I can make stories and poetry well enough, but the process varies from just suddenly finding ‘something lying on the ground in the bottom of my mind’ whole and complete, to painstakingly constructing a structure word by word. Most often I start a poem with a word, a phrase, an image or a theme and work out from there. And I am very familiar with the process of constructing songs and poems within ancient traditional structures, where there is already an existing framework of traditional forms and phrases. I actually do that quite a lot for ceremonies and seasonal celebrations within the local Pagan community.

When I am writing factual articles, teaching outlines, essays, a lifetime’s worth of reports and technical articles or something like the cookery book I am currently working on, I start with chapter headings, an outline for each chapter, headings and subheadings by subject within the chapters, and within that arrange the information in paragraphs of related information. Whatever is relevant to what I am writing about.
Title: Re: How do you create?
Post by: Yastreb on April 05, 2021, 09:49:36 AM
I'm pretty much in Róisín's corner (except that I can't do 3-D art; these hands weren't made for it).

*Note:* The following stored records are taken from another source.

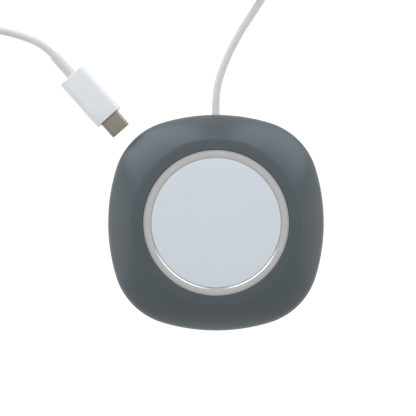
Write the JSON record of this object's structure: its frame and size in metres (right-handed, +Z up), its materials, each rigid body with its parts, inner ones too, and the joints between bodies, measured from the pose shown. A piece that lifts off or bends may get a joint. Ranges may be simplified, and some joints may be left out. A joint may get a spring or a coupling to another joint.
{
  "type": "wireless charging pad",
  "caption": "Round magnetic charging puck seated in a soft rounded-square silicone holder, with a captive cable ending in a small oval-mouthed power connector.",
  "frame": {"origin": "on the table, under the middle of the holder's base", "axes": "+Z up through the charging face, +Y towards the side where the cable leaves, +X to the right"},
  "size_m": [0.1434, 0.1735, 0.0116],
  "materials": {
    "silicone_slate": "matt moulded silicone",
    "grip_gel": "fine suede micro-suction gel",
    "adhesive": "clear transfer tape",
    "plate_steel": "zinc plated",
    "puck_aluminium": "fine bead-blasted, with a polished inner chamfer",
    "face_white": "soft-touch satin",
    "insulating_film": "amber polyimide",
    "board_green": "solder-masked glass epoxy",
    "chip_black": "moulded epoxy",
    "ceramic_tan": "ceramic with tinned ends",
    "ferrite_grey": "sintered ferrite",
    "can_steel": "tinned steel",
    "copper_wire": "enamelled copper",
    "solder_tin": "bright solder",
    "frame_black": "moulded polycarbonate",
    "magnet_nickel": "nickel plated",
    "cable_white": "soft matt elastomer jacket",
    "tie_grey": "soft strap",
    "plug_white": "semi-gloss polycarbonate",
    "plug_metal": "satin drawn steel",
    "contact_gold": "gold-plated"
  },
  "bodies": {
    "root": {"board_capacitors": "ceramic_tan", "board_film": "insulating_film", "cable_in_holder": "cable_white", "cable_in_plug": "cable_white", "cable_pad_to_spare": "cable_white", "cable_spare_to_plug": "cable_white", "cable_spare_turns": "cable_white", "cable_ties": "tie_grey", "charging_coil": "copper_wire", "coil_adhesive": "adhesive", "coil_frame": "frame_black", "coil_leads": "copper_wire", "coil_screen": "can_steel", "contacts_lower": "contact_gold", "contacts_upper": "contact_gold", "control_board": "board_green", "face_adhesive": "adhesive", "ferrite_plate": "ferrite_grey", "grip_pad": "grip_gel", "grip_pad_adhesive": "adhesive", "ground_springs": "can_steel", "latch_springs": "can_steel", "magnet_backing_ring": "plate_steel", "magnet_segments": "magnet_nickel", "plug_card": "board_green", "plug_chip": "chip_black", "plug_collar": "plug_white", "plug_ferrule": "can_steel", "plug_front_bezel": "plug_white", "plug_housing": "plug_white", "plug_inner_can": "can_steel", "plug_insulator": "frame_black", "plug_shell": "plug_metal", "plug_wires": "copper_wire", "power_chips": "chip_black", "power_inductors": "ferrite_grey", "puck_cable_boot": "cable_white", "puck_cable_clamp": "can_steel", "puck_face": "face_white", "puck_housing": "puck_aluminium", "reader_antenna": "insulating_film", "shield_can": "can_steel", "silicone_holder": "silicone_slate", "solder_joints": "solder_tin", "weight_plate": "plate_steel", "wire_cores": "copper_wire"}
  },
  "joints": []
}
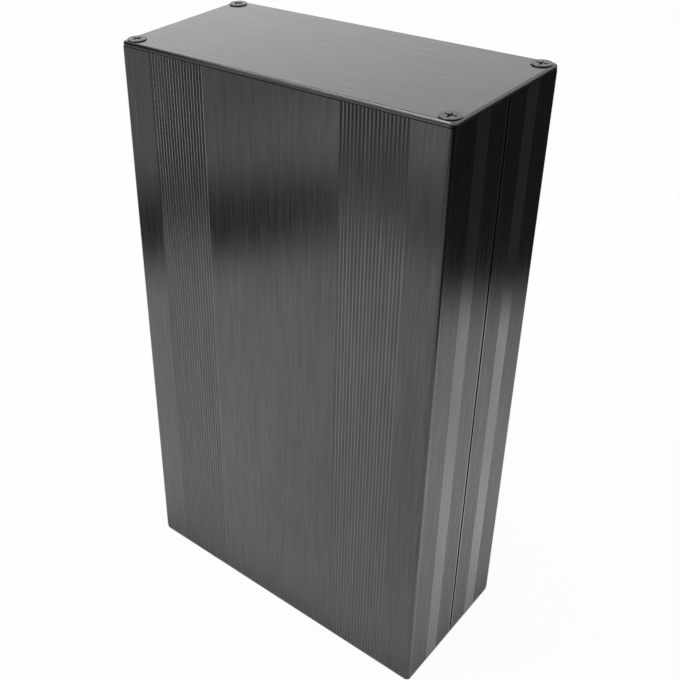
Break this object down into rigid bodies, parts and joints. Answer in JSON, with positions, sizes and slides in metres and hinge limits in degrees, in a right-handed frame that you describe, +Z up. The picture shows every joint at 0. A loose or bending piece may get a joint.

My writing topics often emerge from free association; take a topic and let my mind drift. As an example... many years ago, I was in the Dardanelles, visiting the Gallipoli Peninsula with an Australian War Memorial tour group. One day three of us were looking around the area near our hotel and found a pillbox dating from World War 2. Next to the pillbox was a small hollow, and in it were at least a dozen shoes, all for the left foot. We puzzled over that for a while before heading back, and on the way I began to work out the details for a Cult of the Left Foot, tossing out the ideas to my companions as we went.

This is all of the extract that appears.